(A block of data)
** Begin **
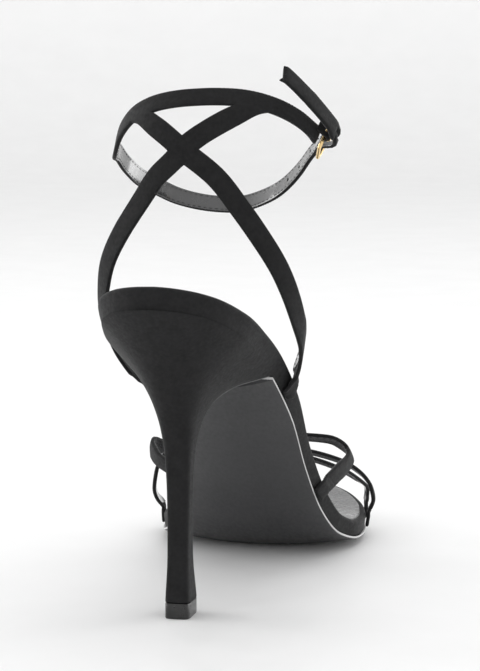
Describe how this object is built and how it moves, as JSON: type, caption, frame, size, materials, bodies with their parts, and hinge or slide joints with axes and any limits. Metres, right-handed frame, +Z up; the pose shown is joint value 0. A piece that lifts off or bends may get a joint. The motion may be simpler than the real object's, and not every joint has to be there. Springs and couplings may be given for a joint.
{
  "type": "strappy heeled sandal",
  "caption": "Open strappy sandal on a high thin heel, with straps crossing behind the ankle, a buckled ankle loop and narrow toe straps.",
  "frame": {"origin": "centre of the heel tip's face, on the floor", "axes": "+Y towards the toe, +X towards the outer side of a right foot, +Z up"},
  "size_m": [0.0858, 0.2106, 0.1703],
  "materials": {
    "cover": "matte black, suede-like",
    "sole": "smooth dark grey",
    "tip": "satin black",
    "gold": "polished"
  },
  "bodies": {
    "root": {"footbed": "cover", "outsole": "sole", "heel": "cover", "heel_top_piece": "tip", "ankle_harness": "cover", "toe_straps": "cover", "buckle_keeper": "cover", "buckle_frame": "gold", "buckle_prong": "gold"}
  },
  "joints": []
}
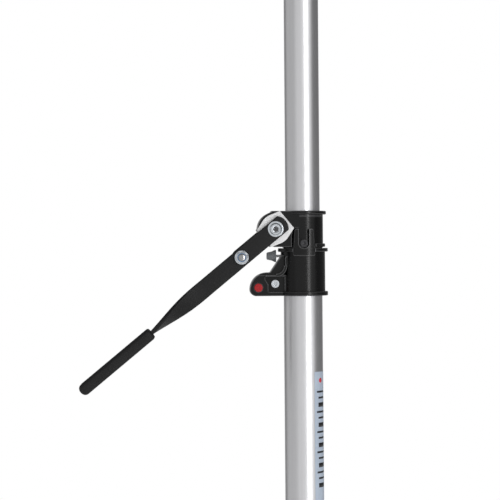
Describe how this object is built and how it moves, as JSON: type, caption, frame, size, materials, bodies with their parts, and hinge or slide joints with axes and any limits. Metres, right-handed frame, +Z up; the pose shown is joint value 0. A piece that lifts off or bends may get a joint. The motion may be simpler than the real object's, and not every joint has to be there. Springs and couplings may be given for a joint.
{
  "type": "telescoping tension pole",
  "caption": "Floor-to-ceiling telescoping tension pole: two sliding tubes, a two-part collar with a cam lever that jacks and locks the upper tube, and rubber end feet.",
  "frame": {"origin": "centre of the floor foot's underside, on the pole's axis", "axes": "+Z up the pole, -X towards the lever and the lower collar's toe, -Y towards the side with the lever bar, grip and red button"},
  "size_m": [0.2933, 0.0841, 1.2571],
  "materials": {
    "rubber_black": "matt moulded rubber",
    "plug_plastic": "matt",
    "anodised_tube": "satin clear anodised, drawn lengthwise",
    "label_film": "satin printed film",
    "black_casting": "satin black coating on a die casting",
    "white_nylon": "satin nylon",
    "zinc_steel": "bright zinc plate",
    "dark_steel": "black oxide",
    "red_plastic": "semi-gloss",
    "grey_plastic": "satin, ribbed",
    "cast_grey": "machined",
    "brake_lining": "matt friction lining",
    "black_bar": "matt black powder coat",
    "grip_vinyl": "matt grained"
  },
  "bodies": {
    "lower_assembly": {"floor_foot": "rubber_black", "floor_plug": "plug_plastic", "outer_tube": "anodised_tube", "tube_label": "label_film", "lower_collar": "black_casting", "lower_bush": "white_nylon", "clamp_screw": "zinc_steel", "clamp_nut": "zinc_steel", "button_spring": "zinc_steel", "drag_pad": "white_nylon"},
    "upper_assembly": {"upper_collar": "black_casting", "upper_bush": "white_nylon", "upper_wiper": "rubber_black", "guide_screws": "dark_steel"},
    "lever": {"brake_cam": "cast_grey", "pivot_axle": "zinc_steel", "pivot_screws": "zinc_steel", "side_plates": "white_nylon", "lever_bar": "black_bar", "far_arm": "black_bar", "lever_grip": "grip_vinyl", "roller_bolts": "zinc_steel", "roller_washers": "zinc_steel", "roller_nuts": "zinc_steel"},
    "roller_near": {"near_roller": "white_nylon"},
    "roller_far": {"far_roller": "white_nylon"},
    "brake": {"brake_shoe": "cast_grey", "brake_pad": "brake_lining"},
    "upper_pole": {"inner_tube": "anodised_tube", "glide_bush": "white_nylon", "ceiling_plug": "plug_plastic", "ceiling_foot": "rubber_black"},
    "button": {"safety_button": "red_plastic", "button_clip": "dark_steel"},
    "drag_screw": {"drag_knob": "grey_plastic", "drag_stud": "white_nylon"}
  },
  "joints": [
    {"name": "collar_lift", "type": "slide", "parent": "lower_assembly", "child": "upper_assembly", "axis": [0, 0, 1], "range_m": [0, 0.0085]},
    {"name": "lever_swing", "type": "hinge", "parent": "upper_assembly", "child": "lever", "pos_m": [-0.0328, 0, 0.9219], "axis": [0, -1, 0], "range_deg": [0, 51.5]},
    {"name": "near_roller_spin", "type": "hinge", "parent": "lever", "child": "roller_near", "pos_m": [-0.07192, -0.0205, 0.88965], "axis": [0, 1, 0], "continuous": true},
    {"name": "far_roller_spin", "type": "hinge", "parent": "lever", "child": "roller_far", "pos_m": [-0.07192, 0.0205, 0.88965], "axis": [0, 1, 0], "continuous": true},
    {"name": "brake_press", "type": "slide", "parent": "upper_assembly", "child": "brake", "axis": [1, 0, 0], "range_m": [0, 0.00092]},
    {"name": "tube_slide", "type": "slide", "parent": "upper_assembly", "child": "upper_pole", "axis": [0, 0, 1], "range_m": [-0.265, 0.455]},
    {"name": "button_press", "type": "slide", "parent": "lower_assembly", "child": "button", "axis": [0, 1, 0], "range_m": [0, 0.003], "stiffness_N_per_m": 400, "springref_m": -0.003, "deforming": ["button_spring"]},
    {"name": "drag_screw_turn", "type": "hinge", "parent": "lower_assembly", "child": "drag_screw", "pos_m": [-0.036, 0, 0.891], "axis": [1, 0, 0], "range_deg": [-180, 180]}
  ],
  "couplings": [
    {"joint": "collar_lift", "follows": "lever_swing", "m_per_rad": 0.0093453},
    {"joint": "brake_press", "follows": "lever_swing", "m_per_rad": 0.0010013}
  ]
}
** End **
*THE PROBLEM:* Return all of the entries exactly as written.

*TASK SOLUTION:*
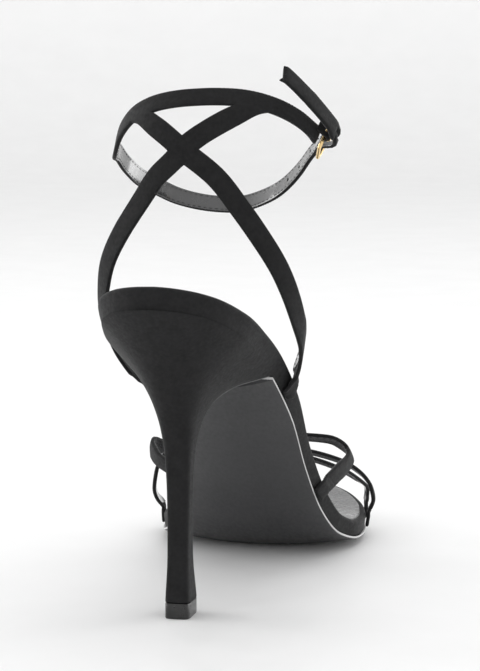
Describe how this object is built and how it moves, as JSON: type, caption, frame, size, materials, bodies with their parts, and hinge or slide joints with axes and any limits. Metres, right-handed frame, +Z up; the pose shown is joint value 0. A piece that lifts off or bends may get a joint. The motion may be simpler than the real object's, and not every joint has to be there. Springs and couplings may be given for a joint.
{
  "type": "strappy heeled sandal",
  "caption": "Open strappy sandal on a high thin heel, with straps crossing behind the ankle, a buckled ankle loop and narrow toe straps.",
  "frame": {"origin": "centre of the heel tip's face, on the floor", "axes": "+Y towards the toe, +X towards the outer side of a right foot, +Z up"},
  "size_m": [0.0858, 0.2106, 0.1703],
  "materials": {
    "cover": "matte black, suede-like",
    "sole": "smooth dark grey",
    "tip": "satin black",
    "gold": "polished"
  },
  "bodies": {
    "root": {"footbed": "cover", "outsole": "sole", "heel": "cover", "heel_top_piece": "tip", "ankle_harness": "cover", "toe_straps": "cover", "buckle_keeper": "cover", "buckle_frame": "gold", "buckle_prong": "gold"}
  },
  "joints": []
}
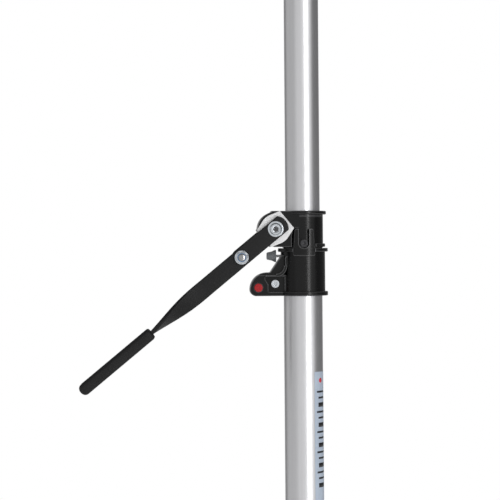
Describe how this object is built and how it moves, as JSON: type, caption, frame, size, materials, bodies with their parts, and hinge or slide joints with axes and any limits. Metres, right-handed frame, +Z up; the pose shown is joint value 0. A piece that lifts off or bends may get a joint. The motion may be simpler than the real object's, and not every joint has to be there. Springs and couplings may be given for a joint.
{
  "type": "telescoping tension pole",
  "caption": "Floor-to-ceiling telescoping tension pole: two sliding tubes, a two-part collar with a cam lever that jacks and locks the upper tube, and rubber end feet.",
  "frame": {"origin": "centre of the floor foot's underside, on the pole's axis", "axes": "+Z up the pole, -X towards the lever and the lower collar's toe, -Y towards the side with the lever bar, grip and red button"},
  "size_m": [0.2933, 0.0841, 1.2571],
  "materials": {
    "rubber_black": "matt moulded rubber",
    "plug_plastic": "matt",
    "anodised_tube": "satin clear anodised, drawn lengthwise",
    "label_film": "satin printed film",
    "black_casting": "satin black coating on a die casting",
    "white_nylon": "satin nylon",
    "zinc_steel": "bright zinc plate",
    "dark_steel": "black oxide",
    "red_plastic": "semi-gloss",
    "grey_plastic": "satin, ribbed",
    "cast_grey": "machined",
    "brake_lining": "matt friction lining",
    "black_bar": "matt black powder coat",
    "grip_vinyl": "matt grained"
  },
  "bodies": {
    "lower_assembly": {"floor_foot": "rubber_black", "floor_plug": "plug_plastic", "outer_tube": "anodised_tube", "tube_label": "label_film", "lower_collar": "black_casting", "lower_bush": "white_nylon", "clamp_screw": "zinc_steel", "clamp_nut": "zinc_steel", "button_spring": "zinc_steel", "drag_pad": "white_nylon"},
    "upper_assembly": {"upper_collar": "black_casting", "upper_bush": "white_nylon", "upper_wiper": "rubber_black", "guide_screws": "dark_steel"},
    "lever": {"brake_cam": "cast_grey", "pivot_axle": "zinc_steel", "pivot_screws": "zinc_steel", "side_plates": "white_nylon", "lever_bar": "black_bar", "far_arm": "black_bar", "lever_grip": "grip_vinyl", "roller_bolts": "zinc_steel", "roller_washers": "zinc_steel", "roller_nuts": "zinc_steel"},
    "roller_near": {"near_roller": "white_nylon"},
    "roller_far": {"far_roller": "white_nylon"},
    "brake": {"brake_shoe": "cast_grey", "brake_pad": "brake_lining"},
    "upper_pole": {"inner_tube": "anodised_tube", "glide_bush": "white_nylon", "ceiling_plug": "plug_plastic", "ceiling_foot": "rubber_black"},
    "button": {"safety_button": "red_plastic", "button_clip": "dark_steel"},
    "drag_screw": {"drag_knob": "grey_plastic", "drag_stud": "white_nylon"}
  },
  "joints": [
    {"name": "collar_lift", "type": "slide", "parent": "lower_assembly", "child": "upper_assembly", "axis": [0, 0, 1], "range_m": [0, 0.0085]},
    {"name": "lever_swing", "type": "hinge", "parent": "upper_assembly", "child": "lever", "pos_m": [-0.0328, 0, 0.9219], "axis": [0, -1, 0], "range_deg": [0, 51.5]},
    {"name": "near_roller_spin", "type": "hinge", "parent": "lever", "child": "roller_near", "pos_m": [-0.07192, -0.0205, 0.88965], "axis": [0, 1, 0], "continuous": true},
    {"name": "far_roller_spin", "type": "hinge", "parent": "lever", "child": "roller_far", "pos_m": [-0.07192, 0.0205, 0.88965], "axis": [0, 1, 0], "continuous": true},
    {"name": "brake_press", "type": "slide", "parent": "upper_assembly", "child": "brake", "axis": [1, 0, 0], "range_m": [0, 0.00092]},
    {"name": "tube_slide", "type": "slide", "parent": "upper_assembly", "child": "upper_pole", "axis": [0, 0, 1], "range_m": [-0.265, 0.455]},
    {"name": "button_press", "type": "slide", "parent": "lower_assembly", "child": "button", "axis": [0, 1, 0], "range_m": [0, 0.003], "stiffness_N_per_m": 400, "springref_m": -0.003, "deforming": ["button_spring"]},
    {"name": "drag_screw_turn", "type": "hinge", "parent": "lower_assembly", "child": "drag_screw", "pos_m": [-0.036, 0, 0.891], "axis": [1, 0, 0], "range_deg": [-180, 180]}
  ],
  "couplings": [
    {"joint": "collar_lift", "follows": "lever_swing", "m_per_rad": 0.0093453},
    {"joint": "brake_press", "follows": "lever_swing", "m_per_rad": 0.0010013}
  ]
}